Pub Date: May 29th, 2013
Publisher: Book Baby

A series of vignettes reveals the inner lives of a group of teens—and a few adults—over a tumultuous summer in Cimadori’s second novel.

In 1962, 10-year-old Gina Fontana is attacked and raped by a pedophile in his car; she’s saved when an old woman, whom local children call a witch, pulls the man off of her. The woman calls her a hussy and sends her home. Gina’s mother doesn’t want to call the police for fear of ruining her daughter’s reputation, and Gina later feels guilty when three other girls are raped and murdered in the Miami area.

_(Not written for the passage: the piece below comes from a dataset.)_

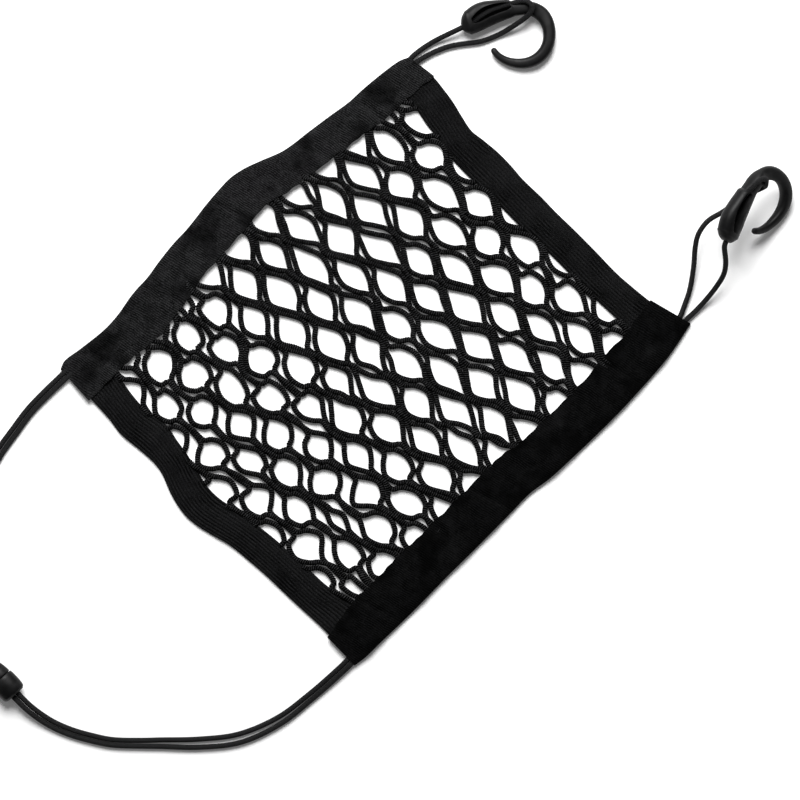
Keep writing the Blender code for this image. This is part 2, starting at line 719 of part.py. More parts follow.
def main():
    for obj in list(bpy.data.objects):
        bpy.data.objects.remove(obj)
    black = (0.017, 0.017, 0.019)
    tape = make_material("casing_tape", black, 0.9, 0.3)
    elastic = make_material("ribbed_elastic", (0.02, 0.02, 0.022), 0.85, 0.35)
    netting = make_material("net_cord", black, 0.85, 0.35)
    braid = make_material("draw_cord", (0.015, 0.015, 0.017), 0.75, 0.4)
    plastic = make_material("moulded_plastic", (0.022, 0.022, 0.024), 0.42)

    make_net(netting)
    make_casing("casing_upper", UPPER_CASING, tape)
    make_casing("casing_lower", LOWER_CASING, tape)
    make_elastic("elastic_hook_end", HOOK_END_ELASTIC, elastic)
    make_elastic("elastic_loop_end", LOOP_END_ELASTIC, elastic)
    make_hooks(plastic)
    make_cord("hook_cord_upper", hook_route(UPPER_HOOK, UPPER_CORD_OUT, UPPER_CORD_BACK), braid)
    make_cord("hook_cord_lower", hook_route(LOWER_HOOK, LOWER_CORD_OUT, LOWER_CORD_BACK), braid)
    make_cord("loop_cord_outer", loop_strand(-1), braid)
    make_cord("loop_cord_inner", loop_strand(1), braid)
    make_lock_piece("lock_barrel", LOCK_BARREL, plastic)
    make_lock_piece("lock_button", LOCK_BUTTON, plastic)


main()
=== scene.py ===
import math

import bmesh
import bpy
from mathutils import Matrix, Vector, noise


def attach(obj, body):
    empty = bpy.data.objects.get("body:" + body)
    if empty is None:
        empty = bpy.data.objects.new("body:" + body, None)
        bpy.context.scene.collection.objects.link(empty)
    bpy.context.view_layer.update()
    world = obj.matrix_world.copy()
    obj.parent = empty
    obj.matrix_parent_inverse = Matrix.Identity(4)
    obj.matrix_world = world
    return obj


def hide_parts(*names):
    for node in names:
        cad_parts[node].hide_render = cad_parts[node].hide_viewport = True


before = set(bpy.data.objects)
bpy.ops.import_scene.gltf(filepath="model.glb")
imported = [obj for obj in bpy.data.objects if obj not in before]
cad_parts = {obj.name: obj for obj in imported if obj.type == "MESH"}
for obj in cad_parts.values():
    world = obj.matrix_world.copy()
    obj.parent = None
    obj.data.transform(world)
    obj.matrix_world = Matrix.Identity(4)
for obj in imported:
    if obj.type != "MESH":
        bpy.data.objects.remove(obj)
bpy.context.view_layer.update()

# Plan tables are in millimetres on the laid-out net: x along the casings, y towards the upper
# casing, z above the floor. place() turns them into the frame's metres.
mm = 0.001
planCentre = (-0.8, 3.35)


def place(x, y, z=0.0):
    return Vector((x - planCentre[0], y - planCentre[1], z)) * mm


def clamp(value, low=0.0, high=1.0):
    return min(max(value, low), high)


def between(table, value, key=0, column=1):
    # reads one column of a table at a value of another
    rows = sorted(table, key=lambda row: row[key])
    value = clamp(value, rows[0][key], rows[-1][key])
    for low, high in zip(rows, rows[1:]):
        if value <= high[key]:
            share = (value - low[key]) / (high[key] - low[key])
            return low[column] + (high[column] - low[column]) * share
    return rows[-1][column]


def waver(x, y, z):
    return noise.noise(Vector((x, y, z)))


def smoothRoute(route, step):
    # a curve through every point of the route, with no overshoot at its bends
    ends = [2 * route[0] - route[1], *route, 2 * route[-1] - route[-2]]
    points = [route[0]]
    for p0, p1, p2, p3 in zip(ends, ends[1:], ends[2:], ends[3:]):
        t1 = math.sqrt((p1 - p0).length)
        t2 = t1 + math.sqrt((p2 - p1).length)
        t3 = t2 + math.sqrt((p3 - p2).length)
        pieces = max(1, math.ceil((p2 - p1).length / step))
        for piece in range(1, pieces + 1):
            t = t1 + (t2 - t1) * piece / pieces
            early = p0.lerp(p1, t / t1)
            middle = p1.lerp(p2, (t - t1) / (t2 - t1))
            late = p2.lerp(p3, (t - t2) / (t3 - t2))
            first, second = early.lerp(middle, t / t2), middle.lerp(late, (t - t1) / (t3 - t1))
            points.append(first.lerp(second, (t - t1) / (t2 - t1)))
    return points


def softened(points, rounds):
    for _ in range(rounds):
        points[1:-1] = [(a + 2 * b + c) / 4 for a, b, c in zip(points, points[1:], points[2:])]
    return points


def evenly(points, step):
    # the same line with its points at even steps
    lengths = [0.0]
    for a, b in zip(points, points[1:]):
        lengths.append(lengths[-1] + (b - a).length)
    pieces = max(2, round(lengths[-1] / step))
    made, index = [points[0]], 0
    for piece in range(1, pieces):
        want = lengths[-1] * piece / pieces
        while lengths[index + 1] < want:
            index += 1
        share = (want - lengths[index]) / max(lengths[index + 1] - lengths[index], 1e-9)
        made.append(points[index].lerp(points[index + 1], share))
    return made + [points[-1]]


def smoothRows(rows, step, key=0):
    # rows of a table at even steps, on a smooth curve through them
    rows = sorted(rows, key=lambda row: row[key])
    slopes = []
    for index in range(len(rows)):
        low, high = rows[max(index - 1, 0)], rows[min(index + 1, len(rows) - 1)]
        run = high[key] - low[key]
        slopes.append([(b - a) / run for a, b in zip(low, high)])
    made = []
    for index in range(len(rows) - 1):
        low, high = rows[index], rows[index + 1]
        run = high[key] - low[key]
        pieces = max(1, round(run / step))
        for piece in range(pieces):
            t = piece / pieces
            h0, h1 = 2 * t**3 - 3 * t**2 + 1, -2 * t**3 + 3 * t**2
            g0, g1 = (t**3 - 2 * t**2 + t) * run, (t**3 - t**2) * run
            made.append([h0 * a + h1 * b + g0 * u + g1 * v
                         for a, b, u, v in zip(low, high, slopes[index], slopes[index + 1])])
    made.append(list(rows[-1]))
    return made


def loose(name, body):
    mesh = bpy.data.meshes.new(name)
    body.to_mesh(mesh)
    body.free()
    piece = bpy.data.objects.new(name, mesh)
    bpy.context.scene.collection.objects.link(piece)
    return piece


def dress(piece, material, sharp):
    # sharp is the angle in degrees from which an edge stays crisp
    piece.data.materials.clear()
    piece.data.materials.append(material)
    piece.data.shade_smooth()
    piece.data.set_sharp_from_angle(angle=math.radians(sharp))
    return piece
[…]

As the nation goes crazy in the wake of John F. Kennedy’s assassination, Gina’s discovery of the Beatles keeps her from completely losing herself, as does her habit of writing in a journal. In 1967, Gina is 15, and she and her classmate Darlene, her childhood friend Manny, Native-American Miccosukee teenager Jeff Tiger, and older New York teen Sharon, among others, experience a summer that changes all their lives. Jeff confesses his feelings for Gina, and with his help, she’s finally able to face her childhood demons. After Darlene is caught having an affair with her mother’s married boss, she runs away from home. Manny, who wants his family to finally move on from his brother’s death, inadvertently discovers dark family secrets, and Sharon, after giving her hippie sister money for an abortion, makes choices about her own sexuality. There’s no overarching plot here; the hints that Gina’s rapist will be brought to justice fall by the wayside, and life goes on for the characters much as real life does, unresolved and unfinished. Overall, the vignettes concern themselves heavily with sex and sexuality, and the characters do grow and develop, revealing their complexity against the backdrop of the chaotic late 1960s. This isn’t quite a cohesive novel, as it offers little in the way of closure for the reader, but it does follow the characters through to satisfactory conclusions.

A diverse, ambitious tale of the 1960s.